More and more students are getting them f or parents' peace of mind, but educators worry about classroom disruptions.

By ASSOCIATED PRESS
Published October 16, 2006


NEW YORK - Alabama was lifting the cell phone ban for its public schools just as New York City was implementing a crackdown.

Just about every school system in the nation is facing the same conundrum, with little consensus, about how to balance a modern reality against the need to maintain order in the classroom and the hallways.

With more than half the nation's teens carrying them, cell phones have become an appendage that many refuse to leave at home, and which many parents want them to carry for emergencies and peace of mind.

At the same time, teachers and school administrators complain of growing disruptions, from phones going off in class to improper use of text messaging and cell phone cameras.

"Electronic bullying was starting to emerge. They were text messaging threats, sending intimidating messages to each other," said Randy Clegg, superintendent for the Clinton Community School District, an Iowa community about 30 miles from Dubuque and 190 from Chicago. "We're putting sophisticated stuff in the hands of teenagers and you deal with all the typical teenage stuff."

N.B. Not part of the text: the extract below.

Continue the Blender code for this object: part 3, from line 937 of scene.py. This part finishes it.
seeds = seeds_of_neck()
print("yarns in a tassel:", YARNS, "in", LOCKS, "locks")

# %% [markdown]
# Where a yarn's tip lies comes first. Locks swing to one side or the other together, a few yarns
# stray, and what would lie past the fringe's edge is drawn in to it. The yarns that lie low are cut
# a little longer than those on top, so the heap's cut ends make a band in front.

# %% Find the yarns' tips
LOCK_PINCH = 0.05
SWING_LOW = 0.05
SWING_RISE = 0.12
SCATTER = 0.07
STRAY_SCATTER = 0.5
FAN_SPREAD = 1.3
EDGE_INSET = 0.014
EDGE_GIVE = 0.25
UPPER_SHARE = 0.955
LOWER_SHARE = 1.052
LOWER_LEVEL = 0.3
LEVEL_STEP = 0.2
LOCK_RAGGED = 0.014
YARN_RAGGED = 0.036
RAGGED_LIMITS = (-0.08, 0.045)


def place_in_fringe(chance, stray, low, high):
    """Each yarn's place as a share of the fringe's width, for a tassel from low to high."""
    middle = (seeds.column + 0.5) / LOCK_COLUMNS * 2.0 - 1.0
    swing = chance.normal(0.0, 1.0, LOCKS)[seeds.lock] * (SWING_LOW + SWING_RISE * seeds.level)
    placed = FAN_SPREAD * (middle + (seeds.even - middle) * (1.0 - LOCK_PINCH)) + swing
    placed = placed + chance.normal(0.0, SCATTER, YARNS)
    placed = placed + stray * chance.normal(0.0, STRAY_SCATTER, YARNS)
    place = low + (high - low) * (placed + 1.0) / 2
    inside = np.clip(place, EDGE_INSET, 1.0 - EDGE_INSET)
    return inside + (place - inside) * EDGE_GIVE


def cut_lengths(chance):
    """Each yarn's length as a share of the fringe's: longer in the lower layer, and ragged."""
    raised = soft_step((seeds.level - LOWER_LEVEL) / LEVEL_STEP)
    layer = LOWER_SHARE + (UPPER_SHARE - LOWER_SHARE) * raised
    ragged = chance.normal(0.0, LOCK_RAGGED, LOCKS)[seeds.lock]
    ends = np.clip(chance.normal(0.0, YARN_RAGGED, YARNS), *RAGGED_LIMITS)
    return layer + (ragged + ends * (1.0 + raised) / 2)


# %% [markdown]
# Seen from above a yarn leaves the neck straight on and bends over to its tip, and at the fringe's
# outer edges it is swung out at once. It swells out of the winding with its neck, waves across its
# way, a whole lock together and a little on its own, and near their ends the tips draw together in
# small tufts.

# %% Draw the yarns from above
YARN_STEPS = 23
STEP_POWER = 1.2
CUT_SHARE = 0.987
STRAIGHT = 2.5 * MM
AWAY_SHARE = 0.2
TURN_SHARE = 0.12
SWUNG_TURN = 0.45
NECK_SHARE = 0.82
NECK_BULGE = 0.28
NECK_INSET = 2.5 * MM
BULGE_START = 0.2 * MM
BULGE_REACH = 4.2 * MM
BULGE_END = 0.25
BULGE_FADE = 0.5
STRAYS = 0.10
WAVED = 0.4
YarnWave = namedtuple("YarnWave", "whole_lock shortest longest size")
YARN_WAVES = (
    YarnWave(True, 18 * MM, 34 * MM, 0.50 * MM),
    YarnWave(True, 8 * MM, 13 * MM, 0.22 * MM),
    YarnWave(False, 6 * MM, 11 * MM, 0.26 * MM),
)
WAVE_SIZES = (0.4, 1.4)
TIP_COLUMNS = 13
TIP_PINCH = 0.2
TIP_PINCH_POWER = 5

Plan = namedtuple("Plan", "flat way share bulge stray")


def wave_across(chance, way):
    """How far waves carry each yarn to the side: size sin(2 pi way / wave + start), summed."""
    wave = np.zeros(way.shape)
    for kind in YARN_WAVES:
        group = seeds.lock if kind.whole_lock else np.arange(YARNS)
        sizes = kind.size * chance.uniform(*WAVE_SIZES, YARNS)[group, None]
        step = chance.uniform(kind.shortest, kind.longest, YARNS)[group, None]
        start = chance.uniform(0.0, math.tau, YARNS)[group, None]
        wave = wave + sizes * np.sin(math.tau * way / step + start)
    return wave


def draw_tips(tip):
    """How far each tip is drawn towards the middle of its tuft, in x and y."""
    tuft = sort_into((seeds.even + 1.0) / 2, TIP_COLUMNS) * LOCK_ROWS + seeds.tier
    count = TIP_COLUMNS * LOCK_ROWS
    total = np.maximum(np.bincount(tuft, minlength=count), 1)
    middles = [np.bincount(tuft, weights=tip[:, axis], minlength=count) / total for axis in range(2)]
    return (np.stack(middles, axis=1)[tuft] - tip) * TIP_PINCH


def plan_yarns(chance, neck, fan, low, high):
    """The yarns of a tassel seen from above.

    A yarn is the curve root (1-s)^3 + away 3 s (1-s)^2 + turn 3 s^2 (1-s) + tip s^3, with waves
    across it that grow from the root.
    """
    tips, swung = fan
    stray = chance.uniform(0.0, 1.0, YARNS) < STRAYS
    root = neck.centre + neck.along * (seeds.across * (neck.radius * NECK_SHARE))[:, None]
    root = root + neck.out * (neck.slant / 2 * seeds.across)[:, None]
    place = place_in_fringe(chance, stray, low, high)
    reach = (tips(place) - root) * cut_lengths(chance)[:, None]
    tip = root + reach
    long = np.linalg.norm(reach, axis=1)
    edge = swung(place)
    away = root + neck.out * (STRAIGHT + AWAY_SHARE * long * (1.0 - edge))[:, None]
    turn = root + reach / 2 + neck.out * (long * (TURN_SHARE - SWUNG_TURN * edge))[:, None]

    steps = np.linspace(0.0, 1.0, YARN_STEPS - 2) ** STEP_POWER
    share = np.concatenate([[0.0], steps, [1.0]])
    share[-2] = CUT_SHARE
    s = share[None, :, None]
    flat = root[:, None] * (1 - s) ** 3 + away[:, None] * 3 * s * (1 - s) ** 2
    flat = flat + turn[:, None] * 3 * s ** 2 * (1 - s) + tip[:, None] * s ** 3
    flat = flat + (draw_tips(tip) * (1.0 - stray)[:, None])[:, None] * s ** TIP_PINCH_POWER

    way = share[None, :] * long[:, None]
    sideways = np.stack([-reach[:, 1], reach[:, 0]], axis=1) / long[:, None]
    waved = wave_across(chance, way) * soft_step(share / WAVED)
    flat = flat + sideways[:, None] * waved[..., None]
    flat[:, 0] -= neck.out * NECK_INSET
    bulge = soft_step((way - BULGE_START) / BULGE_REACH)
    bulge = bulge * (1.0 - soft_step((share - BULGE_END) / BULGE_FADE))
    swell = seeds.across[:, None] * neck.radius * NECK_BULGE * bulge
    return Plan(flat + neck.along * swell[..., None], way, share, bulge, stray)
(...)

In July, the district adopted a policy where its 4,500 students are allowed to carry a phone, but risk having it confiscated until the end of the day if they use it or it goes off during school. A second infraction requires a meeting with a parent. Since the start of the new term, about three or four phones have been confiscated, said Clegg, estimating that more than three quarters of his system's middle and high school students - and a growing number in elementary school - carry phones.

Wireless companies view school-age children as a key source of growth in a market where the number of first-time users is dwindling.

While many are signed on through family plans that only generate an additional $10 or $20 a month in base charges, kids often ring up extra fees for text messaging, ringtones and video games.

At last count, nearly three-quarters of the nation's population had cell phones. By contrast, 53 percent of Americans aged 12 to 17 have them, says a survey by Simmons Research. That figure, which Simmons extrapolates to roughly 13.1-million teens, is up from 39 percent in late 2004 and 33 percent in 2002, suggesting the trend is accelerating.

"Part of the reality is that they're going to have it," Clegg said. He noted that he too found it comforting when his daughter, now in college, had a cell to call home from extracurricular activities, including long bus trips returning from high school band competitions.

"I don't think it's appropriate in this day and age to do an outright ban," he said. "What are you going to do, check every kid who comes into school? That's not practical."